Paços de Ferreira-Benfica, 0-0 (crónica)

21 out 2000, 22:15

Noite de tédio na Mata Candidato e sensação não cumpriram expectativas. O jogo, de delícias prometidas, foi quase entediante, salvo por loucas correrias e pontadas de emoção. De talento e arte distinguiram-se apenas leves vestígios. Especialmente nos pés de Poborsky, cujo sacrifício a vincados cuidados defensivos fica difícil de perceber.

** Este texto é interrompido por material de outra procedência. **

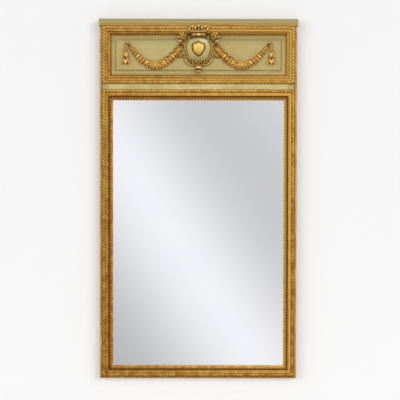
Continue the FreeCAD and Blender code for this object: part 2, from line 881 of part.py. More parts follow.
def make_ring(label, side):
    """A D-shaped ring of six-sided wire that hangs by the straight side, which lies in the strap's eye."""
    body = new_body(label)
    spine = new_sketch(body, label + "_spine", "XZ_Plane")
    wide = s.ring_half_width
    corner = s.ring_corner
    bend = corner * (1 - DIAGONAL)
    draw_outline(spine, [
        (ZERO, ZERO),
        (wide - corner, ZERO, wide - bend, -bend),
        (wide, -corner),
        (wide, -s.ring_side, ZERO, -(s.ring_side + wide)),
        (-wide, -s.ring_side),
        (-wide, -corner, -(wide - bend), -bend),
        (-(wide - corner), ZERO),
    ])
    section = new_sketch(body, label + "_section", "YZ_Plane")
    draw_outline(section, polygon(ZERO, ZERO, s.ring_wire, RING_SIDES))
    pipe = body.newObject("PartDesign::AdditivePipe", label + "_wire")
    pipe.Profile = section
    pipe.Spine = (spine, ["Edge%d" % (i + 1) for i in range(7)])
    body.Tip = pipe
    put_at(body, side * hanger_x, eye_radius, hanger_z)
    return body


def cut_hanger_screw_holes(stile, side):
    """Blind pilot holes in the stile's back."""
    sketch = new_sketch(stile, stile.Label + "_hanger_holes", "XZ_Plane", -s.cut_overrun)
    for x, z in hanger_screw_centres(side):
        draw_outline(sketch, polygon(x, z, s.hanger_screw_radius + s.hanger_screw_clearance, PEG_SIDES))
    pocket(stile, sketch, s.cut_overrun + s.hanger_screw_length)


SCREW_HEAD_SHARES = ((0.0, 0.8), (0.5, 1.0), (1.0, 0.6))
SCREW_POINT_SHARE = 0.5


def make_hanger_screws():
    """Round-headed wood screws, two through each strap into the stile. The rings run from point to head."""
    shank = s.hanger_screw_radius.value
    length = s.hanger_screw_length.value
    steps = [(-length, shank * SCREW_POINT_SHARE), (shank - length, shank), (0, shank)]
    for out, wide in SCREW_HEAD_SHARES:
        steps.append((s.hanger_head_height.value * out, s.hanger_head_radius.value * wide))
    rings = [fluted_ring(radius, out, PEG_SIDES, 0) for out, radius in steps]
    screw = faceted_solid([[FreeCAD.Vector(p.x, p.z, -p.y) for p in ring] for ring in rings])
    screws = []
    for side in (-1, 1):
        for x, z in hanger_screw_centres(side):
            screws.append(set_piece("hanger_screw", screw, x, -s.strap_thickness, z))
    group = doc.addObject("Part::Compound", "hanger_screws")
    group.Links = screws
    return group


# Carving helpers. A carved piece is drawn in X and Z on its flat back and rises towards the front.

CARVING_FACETS = 12
NOTCH_SHARE = 0.14
PEARL_FACETS = 6
PETAL_FACETS = 10
PETAL_NOTCH_SHARE = 0.22
RUN_SECTION_SHARES = ((-1.0, 0.0), (-0.86, 0.6), (-0.36, 0.97), (0.36, 0.97), (0.86, 0.6), (1.0, 0.0))


def at(x, z, front=0):
    return FreeCAD.Vector(float(x), -float(front), float(z))


def corners_along(edges, steps):
    """Even points along arcs and the start of each line; an edge's last point is left to the next edge."""
    corners = []
    for edge in edges:
        count = 1 if isinstance(edge, Part.LineSegment) else steps
        corners += edge.toShape().discretize(Number=count + 1)[:-1]
    return corners


def leaf_section(place, across, half, front):
    """A faceted arch of the given half width and height on the flat back."""
    return [place + across * (half * wide) + FRONT * (front * high) for wide, high in RUN_SECTION_SHARES]


def carved_run(stations):
    """A solid that follows stations (x, z, half width, height), each section square to the run."""
    rings = []
    for i, (x, z, half, front) in enumerate(stations):
        before = stations[max(i - 1, 0)]
        after = stations[min(i + 1, len(stations) - 1)]
        along = FreeCAD.Vector(after[0] - before[0], 0, after[1] - before[1])
        along.normalize()
        across = FreeCAD.Vector(along.z, 0, -along.x)
        rings.append(leaf_section(at(x, z), across, half, front))
    return faceted_solid(rings)


def straight_run(first, last, shares, half, front):
    """A carved run between two points, from shares (along, width, height)."""
    stations = []
    for along, wide, high in shares:
        x = first[0] + (last[0] - first[0]) * along
        z = first[1] + (last[1] - first[1]) * along
        stations.append((x, z, half * wide, front * high))
    return carved_run(stations)


def turned(shares, length, radius, sides, notch=0):
    """A faceted turning about Z from shares (height, radius), lowest first."""
    return faceted_solid([fluted_ring(radius * wide, length * high, sides, notch) for high, wide in shares])


def facing_front(shape):
    """Turns a piece made about Z so that its top faces the front."""
    shape.rotate(FreeCAD.Vector(0, 0, 0), FreeCAD.Vector(1, 0, 0), 90)
    return shape


def fuse_all(shapes):
    whole = shapes[0].fuse(shapes[1:])
    return whole.removeSplitter()


def flat_back(shape):
    """Cuts away what lies behind the flat back."""
    bounds = shape.BoundBox
    corner = FreeCAD.Vector(bounds.XMin, 0, bounds.ZMin)
    return shape.cut(Part.makeBox(bounds.XLength, bounds.YLength, bounds.ZLength, corner))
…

Um candidato persistente, um surpresa orgulhosa e nada de particularmente distinto ou brilhante no resultado da fusão de ambos no mesmo relvado. Duas gotículas miseráveis espirraram do aperto nas simulações de Poborsky, que, para cúmulo, o jogo perdeu cedo demais, nas pitadas de génio de Dani, detectáveis apenas ao microscópio, e, mais tarde, no rendilhado de Everaldo. 

O encaixe era meramente vulgar. Denso, intenso, mas repulsivo, ao alcance de qualquer interpréte sem ponta de encanto, condição que o Paços tinha de sobra e que o Benfica, comentara-se, havia recuperado numa tarde recente, na Luz, nos pés de Miguel, que em Paços de Ferreira batiam paciente e compassadamente no banco, para não gelar. 

No relvado os estímulos eram raros. As bancadas, cansadas de alarmes falsos, já não se erguiam aos dribles-promessa. Renderam-se momentaneamente aos fracassos desenhados uns metros mais abaixo, para fervilharem pelo fim, nos estertores de um jogo que fedia a suor, sem vaporizar uma nuvenzinha de perfume. Pouco ou nada de melhor podia ser gerado do que o cruzamento de Maniche, que um adversário intrometido roubou à cabeça de Van Hooijdonk, ou a reviravolta de Poborsky, que, noutros tempos, Dani transformaria numa obra de arte, mesmo de olhos fechados. No começo de noite em Paços de Ferreira, com os olhos bem abertos, o menino capaz de prodígios deixou que a bola descansasse nos braços de Pedro. 

Estranhos sacrifícios 

O Benfica movia-se em articulações básicas, quase rudimentares, deixando que Chano se distinguisse como um dos mais velozes, talvez o ponto preferido de um jogo condenado a perder sentido. Não que a culpa fosse do espanhol, organizado, metódico, resistindo às tentações do ataque e amarrado à face mais defensiva da trama, que sacrificava até Poborsky e os pés mais deliciantes de uma equipa que procura desesperadamente talento e pontos de desequilíbrio. O mais óbvio estava ali, correndo como um louco a fechar o flanco, a desesperar-se e a cometer excessos em que o árbitro foi cúmplice. 

Van Hooijdonk era pouco. Ainda assim, suficiente para garantir a primeira e última vantagem do Benfica. Escapava-se, quando João Armando o travou. Num agitar ostensivo do punho direito do árbitro, os encarnados conseguiam cheirar o golo e distinguir as formas indeléveis da vitória. João Armando saía mais cedo para o duche e tudo se simplificava. Havia quase uma hora para jogar e muitos pontapés para flagelar a bola. 

Com o intervalo pelo meio e retoques estratégicos à mistura, nada mudou. O Paços de Ferreira, mesmo perdendo Rafael numa longa e irritante troca de mimos com Fernando Meira, mesmo tentando perceber o que se passava com Paulo Vida, mesmo em desvantagem numérica, bastava para o Benfica. Chegava a crescer nos improvisos de Everaldo, baralhava as contas e levantava dúvidas sobre quem realmente jogava com menos um, sobre quem experimentava maiores aflições. 

Compulsivamente, empurrado por uma defesa contemplativa, Enke esclareceu a parte da dúvida que um simples exercício de contabilidade ou um leve esforço de memória deixara em aberto. Pulou, voou, desunhou-se e gritou para evitar a humilhação. O Benfica, que transmitira suaves sinais de melhoras, algumas até agradáveis, voltava ao ponto de partida, regredia até à estaca zero em que José Mourinho lhe pôs a mão, há precisamente um mês. Com a atenuante de recorrer à equipa B na falta de dinheiro e reforços e com a agravante de ter agora nove pontos de atraso em relação ao F.C. Porto. 

Expulsão acertada 

Para o árbitro não sobram grandes críticas. Quando muito, sérias dúvidas sobre as quedas de Paulo Vida e Van Hooijdonk em áreas adversas e um punhado de lamentos por questões de pormenor e pequenas faltas. Na expulsão, João Armando não lhe deu alternativa. Pedro sim, reservava outra escolha a João Armando, quando se atravessava no caminho do holandês, prometendo chegar primeiro à bola. Duarte Gomes pagou-se da precipitação com um vermelho directo. Sem direito a troco nem reclamação.